### EXERCISE AIM
Print each line exactly as it is given.

### DATA EXCERPT
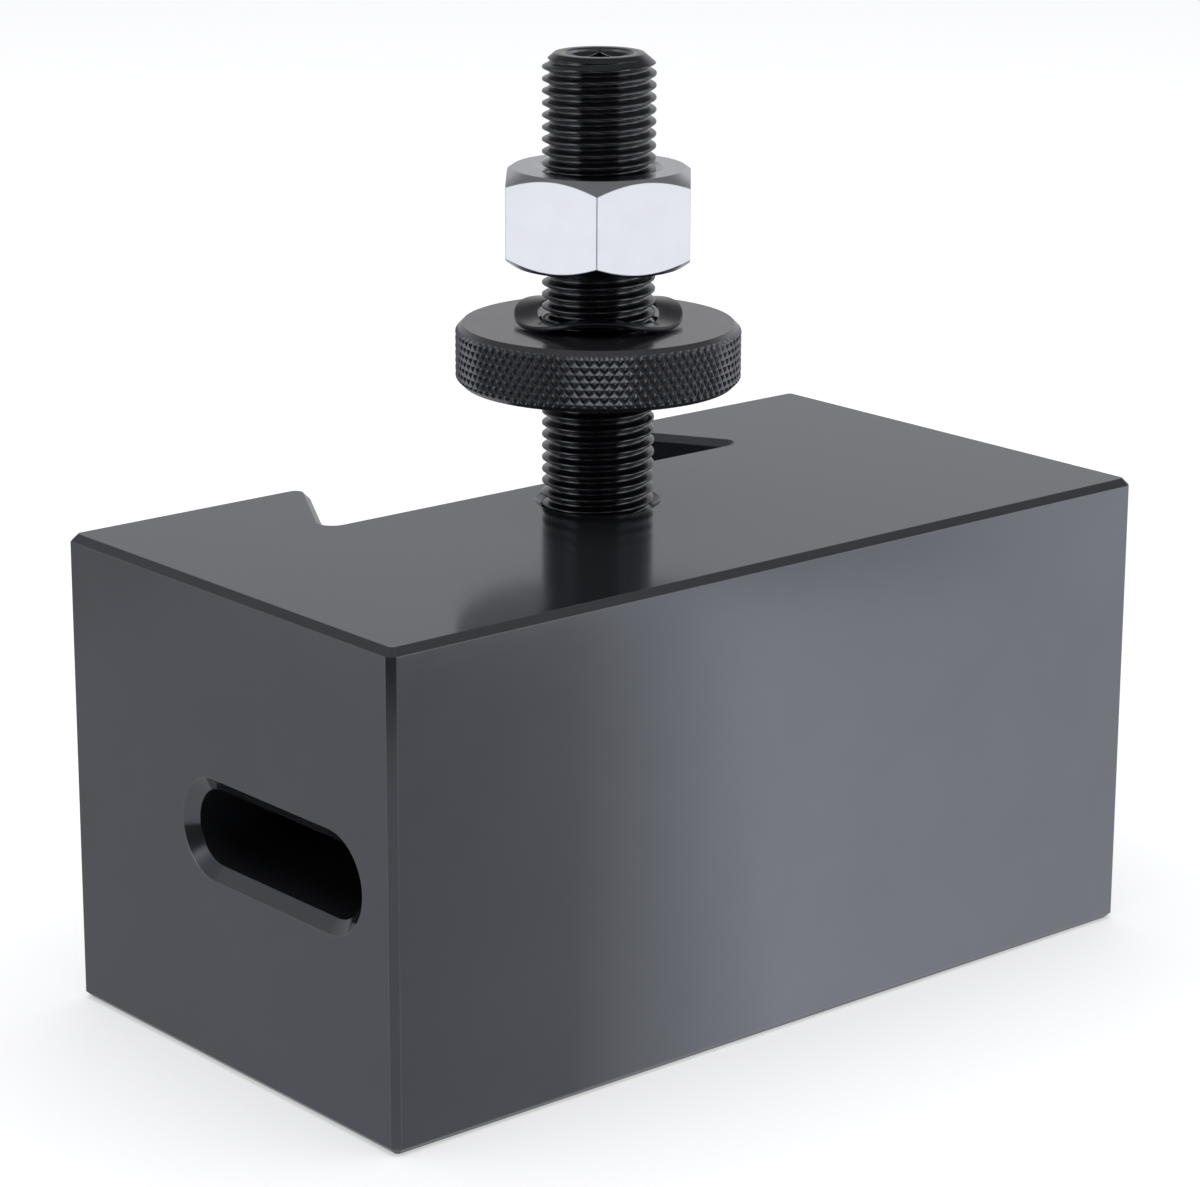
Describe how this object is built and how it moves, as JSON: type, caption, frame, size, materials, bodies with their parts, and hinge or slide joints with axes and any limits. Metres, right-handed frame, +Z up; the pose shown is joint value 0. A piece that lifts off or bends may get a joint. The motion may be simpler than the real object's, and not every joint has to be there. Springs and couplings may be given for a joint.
{
  "type": "quick change tool post holder",
  "caption": "Dovetail tool post holder with a Morse taper socket, a tang slot, and a height stud that carries a knurled nut, a wave washer and a hex lock nut.",
  "frame": {"origin": "centre of the block's underside", "axes": "+X along the block towards the taper socket's mouth, +Y towards the tool post (the dovetail side), +Z up along the stud"},
  "size_m": [0.1016, 0.0544, 0.0982],
  "materials": {
    "block_steel": "ground and black oxided",
    "black_hardware": "gloss black oxide",
    "spring_steel": "satin black oxide",
    "zinc_plate": "bright zinc plate"
  },
  "bodies": {
    "holder": {"holder_body": "block_steel", "height_stud": "black_hardware"},
    "washer": {"wave_washer": "spring_steel"},
    "height_nut": {"knurled_height_nut": "black_hardware"},
    "lock_nut": {"hex_lock_nut": "zinc_plate"}
  },
  "joints": [
    {"name": "height_travel", "type": "slide", "parent": "holder", "child": "washer", "axis": [0, 0, 1], "range_m": [-0.0125, 0.0022]},
    {"name": "height_nut_turn", "type": "hinge", "parent": "washer", "child": "height_nut", "pos_m": [0, 0.0029, 0.0668], "axis": [0, 0, 1], "range_deg": [-3600, 630]},
    {"name": "lock_nut_travel", "type": "slide", "parent": "holder", "child": "lock_nut", "axis": [0, 0, 1], "range_m": [-0.0022, 0.0118]}
  ],
  "couplings": [
    {"joint": "height_travel", "follows": "height_nut_turn", "m_per_rad": 0.00019894}
  ]
}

### RESPONSE TO THE EXERCISE
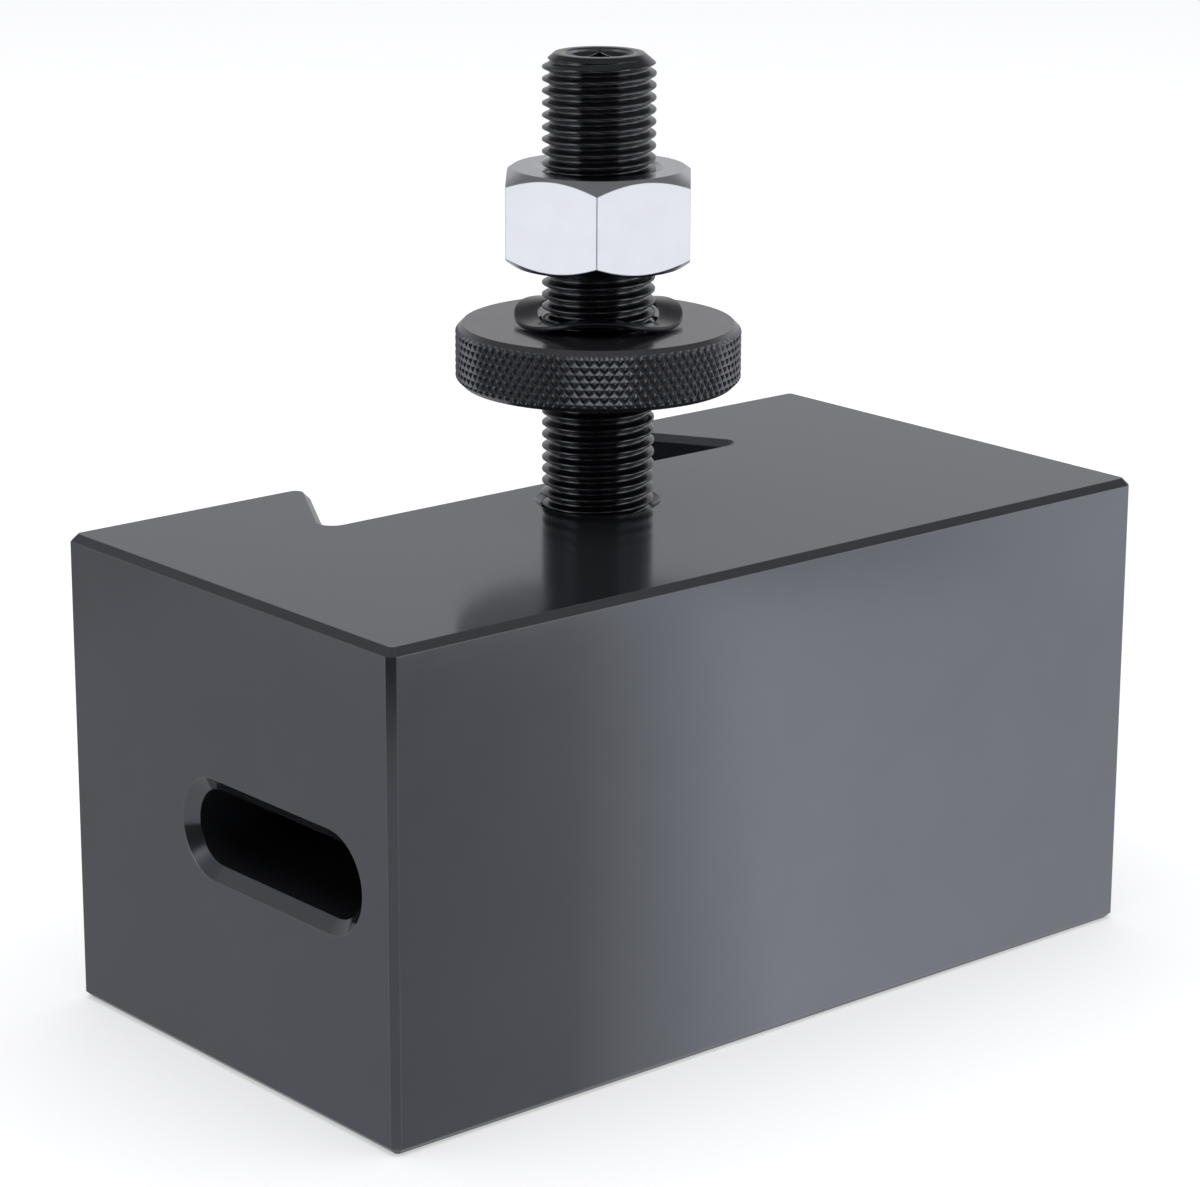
Describe how this object is built and how it moves, as JSON: type, caption, frame, size, materials, bodies with their parts, and hinge or slide joints with axes and any limits. Metres, right-handed frame, +Z up; the pose shown is joint value 0. A piece that lifts off or bends may get a joint. The motion may be simpler than the real object's, and not every joint has to be there. Springs and couplings may be given for a joint.
{
  "type": "quick change tool post holder",
  "caption": "Dovetail tool post holder with a Morse taper socket, a tang slot, and a height stud that carries a knurled nut, a wave washer and a hex lock nut.",
  "frame": {"origin": "centre of the block's underside", "axes": "+X along the block towards the taper socket's mouth, +Y towards the tool post (the dovetail side), +Z up along the stud"},
  "size_m": [0.1016, 0.0544, 0.0982],
  "materials": {
    "block_steel": "ground and black oxided",
    "black_hardware": "gloss black oxide",
    "spring_steel": "satin black oxide",
    "zinc_plate": "bright zinc plate"
  },
  "bodies": {
    "holder": {"holder_body": "block_steel", "height_stud": "black_hardware"},
    "washer": {"wave_washer": "spring_steel"},
    "height_nut": {"knurled_height_nut": "black_hardware"},
    "lock_nut": {"hex_lock_nut": "zinc_plate"}
  },
  "joints": [
    {"name": "height_travel", "type": "slide", "parent": "holder", "child": "washer", "axis": [0, 0, 1], "range_m": [-0.0125, 0.0022]},
    {"name": "height_nut_turn", "type": "hinge", "parent": "washer", "child": "height_nut", "pos_m": [0, 0.0029, 0.0668], "axis": [0, 0, 1], "range_deg": [-3600, 630]},
    {"name": "lock_nut_travel", "type": "slide", "parent": "holder", "child": "lock_nut", "axis": [0, 0, 1], "range_m": [-0.0022, 0.0118]}
  ],
  "couplings": [
    {"joint": "height_travel", "follows": "height_nut_turn", "m_per_rad": 0.00019894}
  ]
}